● **What you will do**
Reproduce the listing verbatim.

== Supplied data

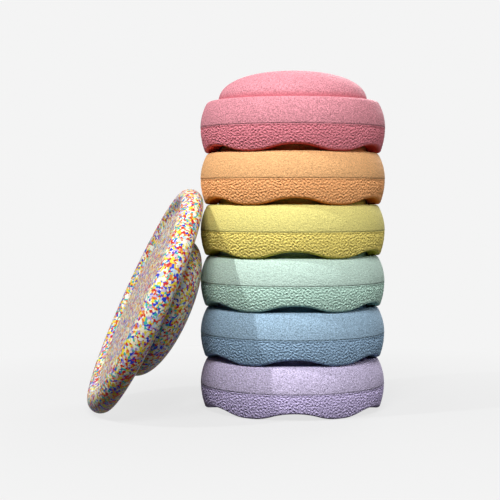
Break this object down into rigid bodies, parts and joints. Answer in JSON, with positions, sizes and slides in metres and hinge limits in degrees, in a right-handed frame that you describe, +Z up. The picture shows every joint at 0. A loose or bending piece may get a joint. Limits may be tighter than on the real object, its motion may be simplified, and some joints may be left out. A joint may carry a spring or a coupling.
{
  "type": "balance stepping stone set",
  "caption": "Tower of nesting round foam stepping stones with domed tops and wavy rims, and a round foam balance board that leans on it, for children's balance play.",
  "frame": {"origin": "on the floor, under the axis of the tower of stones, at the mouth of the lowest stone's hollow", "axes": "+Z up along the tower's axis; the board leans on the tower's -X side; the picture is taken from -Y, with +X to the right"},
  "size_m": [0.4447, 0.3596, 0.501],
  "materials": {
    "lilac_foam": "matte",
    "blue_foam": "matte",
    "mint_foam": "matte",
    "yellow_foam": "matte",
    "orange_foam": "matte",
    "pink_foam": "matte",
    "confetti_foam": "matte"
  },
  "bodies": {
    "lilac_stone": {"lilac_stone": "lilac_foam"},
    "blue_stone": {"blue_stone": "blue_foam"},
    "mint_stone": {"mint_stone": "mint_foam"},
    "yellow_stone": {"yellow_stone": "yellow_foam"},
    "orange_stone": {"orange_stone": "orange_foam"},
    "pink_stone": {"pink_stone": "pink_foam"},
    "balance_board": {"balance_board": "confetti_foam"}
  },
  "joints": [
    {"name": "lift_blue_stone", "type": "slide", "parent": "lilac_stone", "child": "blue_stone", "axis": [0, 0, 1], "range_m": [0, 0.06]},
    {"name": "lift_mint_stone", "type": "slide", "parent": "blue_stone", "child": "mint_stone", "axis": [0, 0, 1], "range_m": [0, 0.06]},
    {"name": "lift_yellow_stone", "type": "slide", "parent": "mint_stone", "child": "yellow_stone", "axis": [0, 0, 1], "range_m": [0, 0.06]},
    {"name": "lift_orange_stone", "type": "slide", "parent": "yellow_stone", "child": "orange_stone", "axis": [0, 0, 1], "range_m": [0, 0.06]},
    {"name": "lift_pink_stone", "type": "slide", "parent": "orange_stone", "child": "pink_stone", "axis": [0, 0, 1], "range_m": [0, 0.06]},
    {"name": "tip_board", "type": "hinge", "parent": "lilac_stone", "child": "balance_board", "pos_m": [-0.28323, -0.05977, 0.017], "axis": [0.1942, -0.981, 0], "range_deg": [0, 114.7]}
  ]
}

====

● **Full output**
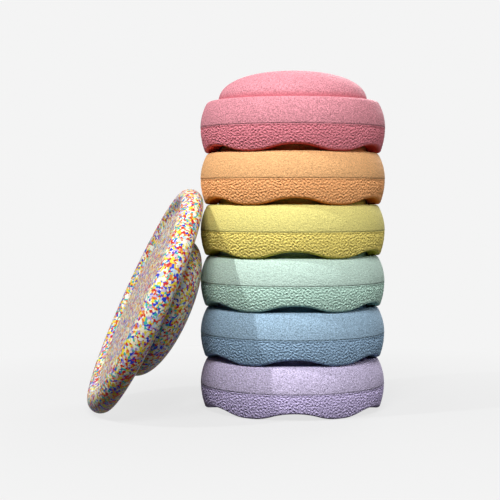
Break this object down into rigid bodies, parts and joints. Answer in JSON, with positions, sizes and slides in metres and hinge limits in degrees, in a right-handed frame that you describe, +Z up. The picture shows every joint at 0. A loose or bending piece may get a joint. Limits may be tighter than on the real object, its motion may be simplified, and some joints may be left out. A joint may carry a spring or a coupling.
{
  "type": "balance stepping stone set",
  "caption": "Tower of nesting round foam stepping stones with domed tops and wavy rims, and a round foam balance board that leans on it, for children's balance play.",
  "frame": {"origin": "on the floor, under the axis of the tower of stones, at the mouth of the lowest stone's hollow", "axes": "+Z up along the tower's axis; the board leans on the tower's -X side; the picture is taken from -Y, with +X to the right"},
  "size_m": [0.4447, 0.3596, 0.501],
  "materials": {
    "lilac_foam": "matte",
    "blue_foam": "matte",
    "mint_foam": "matte",
    "yellow_foam": "matte",
    "orange_foam": "matte",
    "pink_foam": "matte",
    "confetti_foam": "matte"
  },
  "bodies": {
    "lilac_stone": {"lilac_stone": "lilac_foam"},
    "blue_stone": {"blue_stone": "blue_foam"},
    "mint_stone": {"mint_stone": "mint_foam"},
    "yellow_stone": {"yellow_stone": "yellow_foam"},
    "orange_stone": {"orange_stone": "orange_foam"},
    "pink_stone": {"pink_stone": "pink_foam"},
    "balance_board": {"balance_board": "confetti_foam"}
  },
  "joints": [
    {"name": "lift_blue_stone", "type": "slide", "parent": "lilac_stone", "child": "blue_stone", "axis": [0, 0, 1], "range_m": [0, 0.06]},
    {"name": "lift_mint_stone", "type": "slide", "parent": "blue_stone", "child": "mint_stone", "axis": [0, 0, 1], "range_m": [0, 0.06]},
    {"name": "lift_yellow_stone", "type": "slide", "parent": "mint_stone", "child": "yellow_stone", "axis": [0, 0, 1], "range_m": [0, 0.06]},
    {"name": "lift_orange_stone", "type": "slide", "parent": "yellow_stone", "child": "orange_stone", "axis": [0, 0, 1], "range_m": [0, 0.06]},
    {"name": "lift_pink_stone", "type": "slide", "parent": "orange_stone", "child": "pink_stone", "axis": [0, 0, 1], "range_m": [0, 0.06]},
    {"name": "tip_board", "type": "hinge", "parent": "lilac_stone", "child": "balance_board", "pos_m": [-0.28323, -0.05977, 0.017], "axis": [0.1942, -0.981, 0], "range_deg": [0, 114.7]}
  ]
}